The possible Nuveen spinoff, which was revealed during a St. Paul Travelers earnings call earlier this month, could be good news for the Chicago-based asset manager's class A shareholders, who control a 21% stake that's traded on the New York Stock Exchange under the symbol JNC. St. Paul Travelers owns the remaining 79% of the firm.

"This could be a good thing for existing Nuveen shareholders if the deal allowed more of the stock to float," Rachel Barnard, a senior stock analyst at Chicago-based Morningstar, wrote in a research report after the news broke.

"In our view, Nuveen shares have had a liquidity discount in the past because of the low float. Many institutional investors are not interested in the stock because they cannot take a meaningful stake without moving the market," she continued. "If St. Paul offers its Nuveen stake to the market, this would open up the stock to a larger group of potential investors. We would view anything that increases the float as beneficial. We would also hope to see Nuveen revamp its voting rules and ditch its dual share classes to give investors more of a voice in the company's governance."

Barnard said in an interview that she thinks St. Paul Travelers is leaning toward an IPO, which would then nix the dual share classes and provide common shareholders with voting rights. Further fueling IPO speculation is the fact that although four of Nuveen's 11 board members are St.
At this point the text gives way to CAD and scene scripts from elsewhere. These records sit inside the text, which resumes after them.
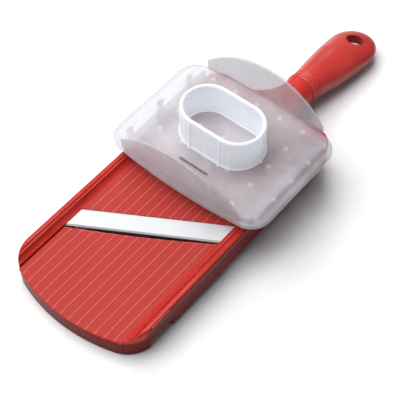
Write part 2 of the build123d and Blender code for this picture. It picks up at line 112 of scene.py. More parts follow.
class Finish:
    """A material being made up: node() adds any shader node, with its settings set before its sockets."""

    def __init__(self, name):
        self.material = bpy.data.materials.new(name)
        self.material.use_nodes = True
        self.tree = self.material.node_tree
        self.tree.nodes.clear()

    def node(self, kind, settings=None, values=None, output=0):
        made = self.tree.nodes.new(kind)
        for key, value in (settings or {}).items():
            setattr(made, key, value)
        for key, value in (values or {}).items():
            if isinstance(value, Wire):
                self.tree.links.new(value.socket, made.inputs[key])
            else:
                made.inputs[key].default_value = value
        return Wire(self, made.outputs[output] if made.outputs else None)

    def apart(self, vector):
        """The three values of a vector, one Wire each."""
        split = self.node("ShaderNodeSeparateXYZ", None, {0: vector}).socket.node
        return [Wire(self, socket) for socket in split.outputs]

    def place(self):
        """The body's own millimetres: X from the tip, Y to the left, Z out of the runway."""
        at = self.node("ShaderNodeTexCoord", output="Object")
        shift = [-1000 * float(TIP @ axis) for axis in (ALONG, LEFT, UP)]
        turn = (0, float(np.arctan2(ALONG[2], ALONG[0])), 0)
        values = {"Vector": at, "Location": shift, "Rotation": turn, "Scale": (1000, 1000, 1000)}
        return self.node("ShaderNodeMapping", None, values)

    def noise(self, vector, scale, detail=2.0, stretch=(1, 1, 1)):
        """Soft noise, scale lumps to the millimetre, drawn out along the axes with a small stretch."""
        pulled = self.node("ShaderNodeVectorMath", {"operation": "MULTIPLY"}, {0: vector, 1: stretch})
        return self.node("ShaderNodeTexNoise", None, {"Vector": pulled, "Scale": scale, "Detail": detail})

    def mix(self, share, low, high):
        """A colour that goes from low to high with share."""
        values = {0: share, 6: low, 7: high}
        return self.node("ShaderNodeMix", {"data_type": "RGBA"}, values, output=2)

    def bump(self, height, depth_mm, strength=1.0):
        """A bumped normal from a height of 0..1 that stands for depth_mm."""
        values = {"Height": height, "Distance": depth_mm / 1000, "Strength": strength}
        return self.node("ShaderNodeBump", None, values)

    def surface(self, **sockets):
        """Closes the finish with one shader; an underscore in a socket's name stands for a space."""
        values = {key.replace("_", " "): value for key, value in sockets.items()}
        shader = self.node("ShaderNodeBsdfPrincipled", None, values)
        self.node("ShaderNodeOutputMaterial", None, {"Surface": shader})
        return self.material


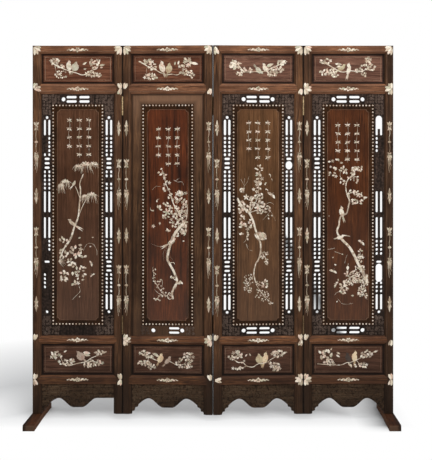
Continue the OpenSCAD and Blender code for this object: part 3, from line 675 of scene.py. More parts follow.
def petals(drawing, u, v, size, turn=0.0):
    """A blossom of flat petals round a small button."""
    shares = (0.0, 0.3, 0.6, 0.85)
    outline = [(size * (0.18 + 0.5 * t), size * 0.3 * math.sin(math.pi * t ** 0.7)) for t in shares]
    outline += [(size * 0.72, 0.0)] + [(x, -y) for x, y in reversed(outline[1:])]
    for i in range(PETALS):
        drawing.chip(turned(outline, turn + i * 2 * math.pi / PETALS, u, v))
    drawing.chip(turned(oval(size * 0.16, size * 0.16, 3), 0, u, v), CHIP_RISE * 1.3)


def rail_sprig(drawing, v, rng):
    petals(drawing, 0, v, SPRIG_BLOSSOM, rng.uniform(0, 1))
    for side in (-1, 1):
        path = curve_path([(side * 7, v), (side * 28, v + rng.uniform(-2, 2)), (side * SPRIG_HALF, v)])
        drawing.sliver(path, 3.0, 0.9)
        for step in range(SPRIG_LEAVES):
            lift = math.radians(SPRIG_LEAN if step % 2 else -SPRIG_LEAN)
            heading = lift if side > 0 else math.pi - lift
            drawing.leaf(20 - 2 * step, 10.6 - 1.8 * step, heading, side * (6 + step * 9), v)


for k in LEAF_NUMBERS:
    rng = random.Random(10 + k)
    sprigs = Drawing()
    for low, high in RAILS.values():
        rail_sprig(sprigs, (low + high) / 2, rng)
    sprigs.let_in(f"pearl_rail_sprigs_{k}", k, FRAME_FACE, bright_shell)


# Stile ornaments: hanging pendants of bud, stem, diamond and bell with ribbons, and between
# them slim lozenges, in the flat of each stile. Most neighbouring stiles start differently.
STILE_FLAT_U = LEAF_W / 2 - 18.5
PENDANT_HALF = 118.0
PENDANT_FIRST = {(1, -1), (2, 1), (3, 1), (4, 1)}
PENDANT_HEIGHTS = {True: (1315.0, 800.0), False: (1133.0, 615.0)}
LOZENGE_HEIGHTS = {True: (1065.0, 537.0), False: (1397.0, 872.0)}
stile_shell = shell("stile_shell", 60.0, 0.22, (228, 224, 216))


def leaf_group(drawing, u, v, leaves):
    """Leaves from one place, each given by its direction in degrees, length and width."""
    for degrees, length, width in leaves:
        drawing.leaf(length, width, math.radians(degrees), u, v)


def pendant(drawing, u, v, blown):
    """A hanging posy, its ribbons blown to one side."""
    top, bottom = v + PENDANT_HALF, v - PENDANT_HALF
    leaf_group(drawing, u, top - 24, [(degrees, 22, 11) for degrees in (54, 90, 126)])
    petals(drawing, u, top - 30, 14)
    leaf_group(drawing, u, top - 34, [(degrees, 18, 9) for degrees in (-55, -125)])
    stem = curve_path([(u, top - 40), (u + 2 * blown, v + 56), (u - 2, v + 36), (u, v + 20)])
    drawing.sliver(stem, 4.4, 3.2)
    drawing.chip([(u + x, v + y) for x, y in ((10, 14), (4, 20), (-4, 20), (-10, 14), (-4, 8), (4, 8))])
    drawing.sliver(curve_path([(u, v + 6), (u + 2 * blown, v - 14), (u, v - 36)]), 3.2, 4.2)
    leaf_group(drawing, u, v - 42, [(degrees, 12, 7) for degrees in (20, 160)])
    petals(drawing, u, v - 50, 16)
    leaf_group(drawing, u, v - 50, [(-45, 19, 12), (-76, 31, 12), (-104, 29, 12), (-135, 18, 12)])
    for start, reach in ((5, 11), (-1, 6), (-6, -1)):
        root, tip = u + start * blown, u + reach * blown
        drawing.sliver(curve_path([(root, v - 70), (root, v - 92), (tip, bottom + 3 * start)]), 6.0, 2.0)


def lozenge(drawing, u, v):
    leaf_group(drawing, u, v, [(degrees, 42, 11) for degrees in (90, -90)])
    leaf_group(drawing, u, v, [(degrees, 20, 8) for degrees in (60, 120, -60, -120)])
    petals(drawing, u, v, 12)


for k in LEAF_NUMBERS:
    ornaments = Drawing()
    for side in (-1, 1):
        first = (k, side) in PENDANT_FIRST
        for v in PENDANT_HEIGHTS[first]:
            pendant(ornaments, side * STILE_FLAT_U, v, side)
        for v in LOZENGE_HEIGHTS[first]:
            lozenge(ornaments, side * STILE_FLAT_U, v)
    ornaments.let_in(f"pearl_stile_ornaments_{k}", k, FRAME_FACE, stile_shell)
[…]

Paul Travelers executives, the company operates largely independent of its parent.

"Certainly, they've got a good management team in place. They've basically been operating on their own," Barnard said.

According to Nuveen Senior Vice President of Finance Peggy Wilson, the two parties are jointly exploring divestiture options, which include the prospect of a private sale. No timetable has been set, she said, but Merrill Lynch and Morgan Stanley have been retained to advise on the transaction.

Jay Fishman, CEO of the $107 billion property and casualty insurer, said that a divestiture of Nuveen, which has posted 10 years of consecutive earnings growth, would provide the capital flexibility and the level of credit ratings St. Paul Travelers has been pursuing in recent years.

"It is truly, in that regard, a potentially transforming event," Fishman said, adding that the capital would be made available downstream to St. Paul Travelers' various insurance companies to encourage organic growth and enable future acquisition opportunities central to its core business.

Nuveen, which has $115 billion in assets under management, certainly has been profitable to its parent's earnings. The shop contributed $32 million in operating income to St. Paul Travelers' $307 million in total operating income in the fourth quarter of 2004. Total revenue to St. Paul Travelers from Nuveen in the period was $137 million.

"Nuveen has been a cash cow for them," Barnard remarked, noting that its margins are upwards of 15% higher than the asset management industry's average of 35%. She forecasts long-term earnings growth of 9%. Over the past five years, the company's earnings have averaged 8.4% growth.

St. Paul Travelers, however, needs cash more quickly than Nuveen can provide on a quarterly and annual basis, according to Morningstar Analyst Matt Nellans. Lackluster underwriting and aggressive attorneys, byproducts of massive asbestos settlements, have badly damaged the insurer's capital base. For instance, the company took a $922 million asbestos settlement-related charge in the fourth quarter. St. Paul Travelers executives hope it's the last such write down it will make, but analysts like Nellans aren't so sure. Either way, as Fishman noted, the sale of Nuveen would provide instantaneous capital flexibility.

"Nuveen is a good business, very well run," said Jim Johnson, an analyst at Keefe, Bruyette and Woods of Hartford, Conn. "In a different environment, Travelers probably wouldn't want to get rid of them. And there is some platform-sharing that exists there."

Nuveen, however, probably won't miss the distribution channels of St. Paul Travelers all that much, Barnard offered, as most of its products are already distributed to brokers and dealers through an established wholesale team.

Nuveen's most recent success has been built on its uncanny ability to continuously distribute new closed-end funds, where it is far and away the industry's No. 1 issuer. As is the nature of a closed-end fund, Nuveen simply collects management fees on all outstanding shares and never has to redeem shares when an investor sells. "They've carved out a nice niche for themselves," Johnson said.

They're also on the leading edge of the booming real estate fund and hedge fund markets, but haven't betrayed their municipal bond roots, which are still very attractive to high-net-worth clients hoping to sock away money in a low-risk, tax-free account. On top of that, the shop has maintained a squeaky-clean reputation throughout the late-trading and market-timing scandal.

That doesn't mean, however, that Nuveen is a particularly attractive acquisition, Johnson warned. According to Keefe, Bruyette and Woods analysis, Nuveen's current valuation is more than 13 times its earnings before interest, taxes, depreciation and amortization.

"Whoever buys it, they're not getting it cheap," he said.

"Nuveen is large, too. It's a $4 billion company. That's a bit big for a lot of our guys," Johnson added, noting that it might draw attention from a large European bank or similar foreign entity.

St. Paul Travelers made its original investment in Nuveen in 1974 and Nuveen's initial public offering in 1992.